I find this surprising, from the simplistic (and probably naive) view that images are 2D signals while music is 1D.

"Style transfer" also rarely works for object level transfer - it is more pattern based (high frequency content is often the "style" that is enhanced and transferred). Really nice transfers in practice sometimes require the object level content in the images to be similar, c.f. [0][1]. And all of this is coupled with really heavy human curation (people don't normally show their bad outputs)!

In music the "style" is the content in some sense. For example jazz has very different "style" than classical, at many levels (key and tempo choice/mode choice/melodic intervals/motifs/amount of repetition of said motif/how it varies/harmonization and chord choice/global structure (AABA format)) and it isn't easy separate what pieces make it "jazz", and what don't (what factors of variation matter).

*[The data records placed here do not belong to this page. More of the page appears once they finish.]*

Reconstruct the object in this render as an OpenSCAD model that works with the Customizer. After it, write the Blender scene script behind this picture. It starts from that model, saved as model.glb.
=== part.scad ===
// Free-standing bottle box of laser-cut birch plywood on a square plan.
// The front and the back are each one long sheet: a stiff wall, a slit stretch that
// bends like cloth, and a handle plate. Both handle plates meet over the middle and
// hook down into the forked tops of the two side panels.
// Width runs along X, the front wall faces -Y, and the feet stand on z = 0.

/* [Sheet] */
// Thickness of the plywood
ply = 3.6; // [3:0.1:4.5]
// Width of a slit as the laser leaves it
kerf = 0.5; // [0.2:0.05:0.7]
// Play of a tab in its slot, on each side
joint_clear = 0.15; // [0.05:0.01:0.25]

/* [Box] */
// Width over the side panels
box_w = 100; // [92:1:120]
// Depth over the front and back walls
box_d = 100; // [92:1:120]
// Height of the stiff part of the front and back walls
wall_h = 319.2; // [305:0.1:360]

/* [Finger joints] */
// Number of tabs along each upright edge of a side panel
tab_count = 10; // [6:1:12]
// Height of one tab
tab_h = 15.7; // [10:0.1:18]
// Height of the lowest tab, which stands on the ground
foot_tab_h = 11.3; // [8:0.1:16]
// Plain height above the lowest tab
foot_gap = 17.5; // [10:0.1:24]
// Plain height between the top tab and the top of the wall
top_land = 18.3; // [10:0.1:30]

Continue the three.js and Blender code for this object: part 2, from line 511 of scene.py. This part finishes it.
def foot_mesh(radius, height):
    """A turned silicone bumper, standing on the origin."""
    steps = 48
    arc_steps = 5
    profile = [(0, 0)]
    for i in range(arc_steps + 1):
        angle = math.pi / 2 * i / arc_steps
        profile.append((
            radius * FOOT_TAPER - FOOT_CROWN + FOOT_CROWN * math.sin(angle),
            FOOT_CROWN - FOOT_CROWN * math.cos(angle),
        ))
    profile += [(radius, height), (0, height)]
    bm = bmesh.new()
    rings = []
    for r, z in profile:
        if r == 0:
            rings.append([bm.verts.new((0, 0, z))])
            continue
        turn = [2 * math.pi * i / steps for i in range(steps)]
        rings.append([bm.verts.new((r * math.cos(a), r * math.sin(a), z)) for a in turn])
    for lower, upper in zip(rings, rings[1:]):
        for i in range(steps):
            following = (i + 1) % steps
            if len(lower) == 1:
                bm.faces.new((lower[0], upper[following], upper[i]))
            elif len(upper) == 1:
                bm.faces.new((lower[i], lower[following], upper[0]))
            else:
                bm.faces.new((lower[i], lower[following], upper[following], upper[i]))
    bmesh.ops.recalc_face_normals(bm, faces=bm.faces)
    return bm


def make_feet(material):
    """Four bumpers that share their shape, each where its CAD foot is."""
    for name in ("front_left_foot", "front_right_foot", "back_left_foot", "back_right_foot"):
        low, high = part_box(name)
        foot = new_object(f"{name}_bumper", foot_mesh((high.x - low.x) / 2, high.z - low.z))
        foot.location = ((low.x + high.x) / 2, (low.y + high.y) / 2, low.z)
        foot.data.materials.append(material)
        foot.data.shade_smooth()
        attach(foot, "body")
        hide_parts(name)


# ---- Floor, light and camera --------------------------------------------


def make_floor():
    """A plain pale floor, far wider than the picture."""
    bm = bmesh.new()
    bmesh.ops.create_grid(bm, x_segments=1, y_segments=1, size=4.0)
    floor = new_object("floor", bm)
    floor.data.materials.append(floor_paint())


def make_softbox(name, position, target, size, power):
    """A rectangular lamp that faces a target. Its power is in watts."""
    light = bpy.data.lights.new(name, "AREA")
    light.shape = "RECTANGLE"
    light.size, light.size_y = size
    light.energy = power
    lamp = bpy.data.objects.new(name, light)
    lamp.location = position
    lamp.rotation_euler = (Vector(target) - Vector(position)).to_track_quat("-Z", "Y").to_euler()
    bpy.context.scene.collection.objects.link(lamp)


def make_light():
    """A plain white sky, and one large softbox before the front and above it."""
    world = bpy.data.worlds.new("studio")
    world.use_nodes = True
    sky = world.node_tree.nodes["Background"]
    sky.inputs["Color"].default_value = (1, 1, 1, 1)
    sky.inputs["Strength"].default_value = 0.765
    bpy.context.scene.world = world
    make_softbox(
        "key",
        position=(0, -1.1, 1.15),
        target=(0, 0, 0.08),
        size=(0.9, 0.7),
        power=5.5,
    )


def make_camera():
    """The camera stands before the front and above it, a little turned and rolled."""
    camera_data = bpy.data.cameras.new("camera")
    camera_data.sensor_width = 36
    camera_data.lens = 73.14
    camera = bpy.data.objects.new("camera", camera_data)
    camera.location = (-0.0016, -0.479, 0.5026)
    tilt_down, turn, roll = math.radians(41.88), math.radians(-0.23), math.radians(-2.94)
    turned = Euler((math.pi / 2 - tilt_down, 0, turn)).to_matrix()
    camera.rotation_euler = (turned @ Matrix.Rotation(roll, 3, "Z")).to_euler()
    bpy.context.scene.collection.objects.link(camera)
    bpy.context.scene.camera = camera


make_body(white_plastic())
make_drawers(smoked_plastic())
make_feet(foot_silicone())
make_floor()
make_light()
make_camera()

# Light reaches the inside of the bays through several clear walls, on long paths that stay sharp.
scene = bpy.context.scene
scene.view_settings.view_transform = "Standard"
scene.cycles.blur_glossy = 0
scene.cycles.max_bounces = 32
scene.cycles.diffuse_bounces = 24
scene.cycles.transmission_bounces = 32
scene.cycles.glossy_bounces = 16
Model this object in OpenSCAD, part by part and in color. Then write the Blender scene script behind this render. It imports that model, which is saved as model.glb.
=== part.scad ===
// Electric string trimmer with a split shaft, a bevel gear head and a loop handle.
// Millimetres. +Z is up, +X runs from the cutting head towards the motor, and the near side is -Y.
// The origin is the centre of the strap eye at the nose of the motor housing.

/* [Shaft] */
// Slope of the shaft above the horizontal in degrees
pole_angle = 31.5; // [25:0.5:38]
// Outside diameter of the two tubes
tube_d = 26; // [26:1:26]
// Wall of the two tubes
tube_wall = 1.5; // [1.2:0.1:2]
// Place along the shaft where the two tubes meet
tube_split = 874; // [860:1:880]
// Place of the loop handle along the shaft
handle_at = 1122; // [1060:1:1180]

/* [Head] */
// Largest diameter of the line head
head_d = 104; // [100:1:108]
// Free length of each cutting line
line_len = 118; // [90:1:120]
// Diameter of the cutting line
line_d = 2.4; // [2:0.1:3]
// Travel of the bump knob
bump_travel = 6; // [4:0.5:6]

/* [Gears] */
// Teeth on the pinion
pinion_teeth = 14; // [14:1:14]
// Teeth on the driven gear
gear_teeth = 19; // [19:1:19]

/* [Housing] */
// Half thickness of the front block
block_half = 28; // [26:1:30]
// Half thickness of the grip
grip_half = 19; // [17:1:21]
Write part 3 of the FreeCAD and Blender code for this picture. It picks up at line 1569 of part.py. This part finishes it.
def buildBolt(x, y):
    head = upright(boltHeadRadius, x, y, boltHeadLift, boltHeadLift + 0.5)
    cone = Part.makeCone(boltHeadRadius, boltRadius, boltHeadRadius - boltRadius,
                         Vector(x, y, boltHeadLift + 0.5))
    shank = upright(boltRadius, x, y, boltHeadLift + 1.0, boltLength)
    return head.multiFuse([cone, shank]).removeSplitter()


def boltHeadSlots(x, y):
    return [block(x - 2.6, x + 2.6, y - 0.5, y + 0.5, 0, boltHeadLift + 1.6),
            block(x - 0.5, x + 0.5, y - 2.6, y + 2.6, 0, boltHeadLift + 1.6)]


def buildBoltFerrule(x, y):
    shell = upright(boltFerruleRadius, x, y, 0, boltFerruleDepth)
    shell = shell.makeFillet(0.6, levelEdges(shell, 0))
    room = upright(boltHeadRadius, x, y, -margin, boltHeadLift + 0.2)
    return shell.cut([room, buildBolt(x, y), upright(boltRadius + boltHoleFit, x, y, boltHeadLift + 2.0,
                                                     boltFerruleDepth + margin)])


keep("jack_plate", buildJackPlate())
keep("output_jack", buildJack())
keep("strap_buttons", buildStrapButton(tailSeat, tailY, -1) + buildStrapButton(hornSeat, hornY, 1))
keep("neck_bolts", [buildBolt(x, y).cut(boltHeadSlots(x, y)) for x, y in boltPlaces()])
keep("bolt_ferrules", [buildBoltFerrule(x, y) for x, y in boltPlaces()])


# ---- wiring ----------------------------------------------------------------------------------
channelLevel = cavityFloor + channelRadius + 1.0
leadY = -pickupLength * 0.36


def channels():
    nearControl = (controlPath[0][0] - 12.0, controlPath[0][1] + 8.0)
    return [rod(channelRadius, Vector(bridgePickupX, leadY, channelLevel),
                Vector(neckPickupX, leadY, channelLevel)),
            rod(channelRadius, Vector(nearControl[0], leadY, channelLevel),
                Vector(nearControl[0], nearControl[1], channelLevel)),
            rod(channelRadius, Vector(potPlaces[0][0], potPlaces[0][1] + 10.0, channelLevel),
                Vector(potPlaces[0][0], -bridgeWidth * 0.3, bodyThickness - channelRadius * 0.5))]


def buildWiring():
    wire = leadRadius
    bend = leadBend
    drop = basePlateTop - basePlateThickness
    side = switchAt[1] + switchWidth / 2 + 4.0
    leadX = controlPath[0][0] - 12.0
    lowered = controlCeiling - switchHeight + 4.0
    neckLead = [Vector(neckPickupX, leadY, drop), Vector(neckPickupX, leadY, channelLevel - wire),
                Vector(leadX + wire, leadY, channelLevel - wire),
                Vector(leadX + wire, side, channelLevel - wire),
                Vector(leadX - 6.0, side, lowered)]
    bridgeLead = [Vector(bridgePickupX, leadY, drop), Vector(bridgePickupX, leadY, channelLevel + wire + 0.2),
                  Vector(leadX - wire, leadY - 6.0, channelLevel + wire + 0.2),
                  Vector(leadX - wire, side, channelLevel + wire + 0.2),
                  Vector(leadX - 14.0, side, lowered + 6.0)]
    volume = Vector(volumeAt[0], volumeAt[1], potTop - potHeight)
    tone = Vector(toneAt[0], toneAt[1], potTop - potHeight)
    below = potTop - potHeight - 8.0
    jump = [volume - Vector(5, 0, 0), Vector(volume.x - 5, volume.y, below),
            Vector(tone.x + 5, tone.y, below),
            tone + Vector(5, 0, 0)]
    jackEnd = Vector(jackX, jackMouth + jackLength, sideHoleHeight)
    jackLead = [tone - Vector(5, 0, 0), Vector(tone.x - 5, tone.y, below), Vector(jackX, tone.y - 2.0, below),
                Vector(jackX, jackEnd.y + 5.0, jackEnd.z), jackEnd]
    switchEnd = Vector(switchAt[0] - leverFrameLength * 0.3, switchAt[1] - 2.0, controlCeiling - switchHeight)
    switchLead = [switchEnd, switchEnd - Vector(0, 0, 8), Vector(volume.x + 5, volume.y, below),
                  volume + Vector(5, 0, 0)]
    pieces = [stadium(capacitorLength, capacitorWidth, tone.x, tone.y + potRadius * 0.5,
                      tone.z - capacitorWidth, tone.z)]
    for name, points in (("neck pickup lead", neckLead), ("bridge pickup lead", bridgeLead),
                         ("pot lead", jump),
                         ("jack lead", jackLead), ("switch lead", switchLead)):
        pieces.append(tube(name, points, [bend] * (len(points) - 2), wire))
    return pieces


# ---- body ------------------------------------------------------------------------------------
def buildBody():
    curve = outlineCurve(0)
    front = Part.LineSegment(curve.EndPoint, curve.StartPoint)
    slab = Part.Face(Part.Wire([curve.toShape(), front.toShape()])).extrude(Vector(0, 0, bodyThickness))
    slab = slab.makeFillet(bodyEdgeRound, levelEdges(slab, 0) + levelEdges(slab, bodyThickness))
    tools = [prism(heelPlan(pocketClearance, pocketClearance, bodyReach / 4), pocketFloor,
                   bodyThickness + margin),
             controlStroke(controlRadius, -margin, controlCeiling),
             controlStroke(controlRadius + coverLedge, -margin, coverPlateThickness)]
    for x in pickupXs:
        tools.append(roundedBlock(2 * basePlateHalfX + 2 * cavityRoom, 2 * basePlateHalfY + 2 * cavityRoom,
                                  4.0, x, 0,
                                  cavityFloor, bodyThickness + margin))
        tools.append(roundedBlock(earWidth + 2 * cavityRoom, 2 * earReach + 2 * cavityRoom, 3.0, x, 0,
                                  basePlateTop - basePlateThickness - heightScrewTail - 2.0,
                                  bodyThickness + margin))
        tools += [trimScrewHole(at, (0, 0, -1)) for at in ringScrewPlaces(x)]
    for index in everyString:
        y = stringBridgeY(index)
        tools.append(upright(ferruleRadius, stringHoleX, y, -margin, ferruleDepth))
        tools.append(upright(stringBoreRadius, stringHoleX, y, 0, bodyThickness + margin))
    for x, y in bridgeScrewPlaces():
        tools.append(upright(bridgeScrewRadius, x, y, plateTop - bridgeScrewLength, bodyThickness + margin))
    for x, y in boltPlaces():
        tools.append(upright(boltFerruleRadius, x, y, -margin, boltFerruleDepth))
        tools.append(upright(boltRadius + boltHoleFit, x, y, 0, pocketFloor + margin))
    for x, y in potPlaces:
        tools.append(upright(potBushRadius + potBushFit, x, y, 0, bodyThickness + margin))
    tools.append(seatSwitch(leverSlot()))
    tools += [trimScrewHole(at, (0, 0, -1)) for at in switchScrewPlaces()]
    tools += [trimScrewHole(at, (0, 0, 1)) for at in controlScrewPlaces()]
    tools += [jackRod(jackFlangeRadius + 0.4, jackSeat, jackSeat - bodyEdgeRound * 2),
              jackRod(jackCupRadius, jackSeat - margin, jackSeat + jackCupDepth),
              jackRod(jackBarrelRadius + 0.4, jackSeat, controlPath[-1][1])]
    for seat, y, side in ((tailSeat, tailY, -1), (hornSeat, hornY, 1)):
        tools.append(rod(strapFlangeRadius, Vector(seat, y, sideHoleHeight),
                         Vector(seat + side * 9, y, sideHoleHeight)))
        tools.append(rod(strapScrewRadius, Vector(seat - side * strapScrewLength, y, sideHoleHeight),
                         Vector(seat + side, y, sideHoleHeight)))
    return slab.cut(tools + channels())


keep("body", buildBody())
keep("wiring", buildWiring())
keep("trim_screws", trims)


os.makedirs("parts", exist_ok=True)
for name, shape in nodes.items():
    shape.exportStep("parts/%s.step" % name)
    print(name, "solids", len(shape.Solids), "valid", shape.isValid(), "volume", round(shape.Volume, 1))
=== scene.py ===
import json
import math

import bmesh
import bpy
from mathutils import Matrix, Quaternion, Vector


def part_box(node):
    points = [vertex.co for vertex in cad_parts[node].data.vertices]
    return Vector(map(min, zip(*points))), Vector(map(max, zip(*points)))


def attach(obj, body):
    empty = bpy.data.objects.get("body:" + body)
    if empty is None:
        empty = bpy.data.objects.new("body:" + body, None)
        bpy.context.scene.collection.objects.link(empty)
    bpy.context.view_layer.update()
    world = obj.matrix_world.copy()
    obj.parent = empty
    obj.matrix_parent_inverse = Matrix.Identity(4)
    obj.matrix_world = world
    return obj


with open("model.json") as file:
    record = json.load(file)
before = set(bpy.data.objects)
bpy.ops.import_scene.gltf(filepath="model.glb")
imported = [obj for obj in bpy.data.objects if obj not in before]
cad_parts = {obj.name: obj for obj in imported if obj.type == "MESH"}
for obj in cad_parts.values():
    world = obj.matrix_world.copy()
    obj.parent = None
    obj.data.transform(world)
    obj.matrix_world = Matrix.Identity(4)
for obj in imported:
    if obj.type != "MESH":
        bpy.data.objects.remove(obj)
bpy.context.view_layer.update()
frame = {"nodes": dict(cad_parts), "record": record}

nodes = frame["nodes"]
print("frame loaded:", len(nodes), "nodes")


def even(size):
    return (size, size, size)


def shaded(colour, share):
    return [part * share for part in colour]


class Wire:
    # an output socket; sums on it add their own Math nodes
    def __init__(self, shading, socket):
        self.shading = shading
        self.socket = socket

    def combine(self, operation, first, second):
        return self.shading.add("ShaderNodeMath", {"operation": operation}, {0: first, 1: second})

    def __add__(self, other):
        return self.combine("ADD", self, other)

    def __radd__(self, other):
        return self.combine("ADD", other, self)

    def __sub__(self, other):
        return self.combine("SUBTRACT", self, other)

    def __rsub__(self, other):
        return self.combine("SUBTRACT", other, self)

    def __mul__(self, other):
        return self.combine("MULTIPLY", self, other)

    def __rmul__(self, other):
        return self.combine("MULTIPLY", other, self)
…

The equivalent in images would be replacing objects as well as texture, to form a new image that is reminiscent of the original but also novel at multiple scales - think Simpson's "Last Supper" as the goal of a style transfer [2].

It is also hard because as consumers we are used to hearing high quality versions of these types of "style transfer" for some styles all the time - and we even have a name for it ... "muzak".

[0] https://raw.githubusercontent.com/awentzonline/image-analogi...

[1] https://github.com/chuanli11/CNNMRF

[2] http://s267.photobucket.com/user/wiro_bucket/media/last%20su...